Amy’s collections constantly question ways in which she can incorporate a sustainable element, with this particular collection she was able to reuse her grandmother's old traditional Irish linen tablecloths, along with incorporating a transformable versatile garment which can be worn in several ways.Taking inspirations from her traditional Irish-Catholic upbringing and in particular looking at the topic of dressing up for mass in your ‘Sunday Best’. By comparing tradition with the present, it has come to Amy’s understanding that by dressing up one day a week, it actually shaped a much more sustainable way of life through and through. There is no such thing as the local dressmaker or seamstresses anymore.
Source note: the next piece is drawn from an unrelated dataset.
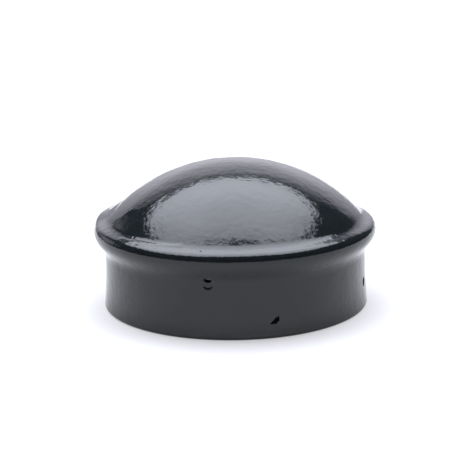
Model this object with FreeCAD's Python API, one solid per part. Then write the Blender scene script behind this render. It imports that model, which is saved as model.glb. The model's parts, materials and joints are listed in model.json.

Everything is bought, warn and thrown out. It’s just a start stop process.

Amy’s grandmother and all the generations before them, without knowing, were actually living a much more eco friendly lifestyle than we ever have. Dressing up one day a week in their “Sunday best”. Repairing and mending clothing, knowing who made each piece of their clothing, instead of the over-consuming and over expanding wardrobe sizes we have nowadays. For this collection Amy also went on to explore various different techniques such as hand dying with turmeric, draping, giving old tablecloths a new lease of life. This is a collection that is about narratives told through textures, fabrications, and making-techniques as much as it is about function, form or fashion.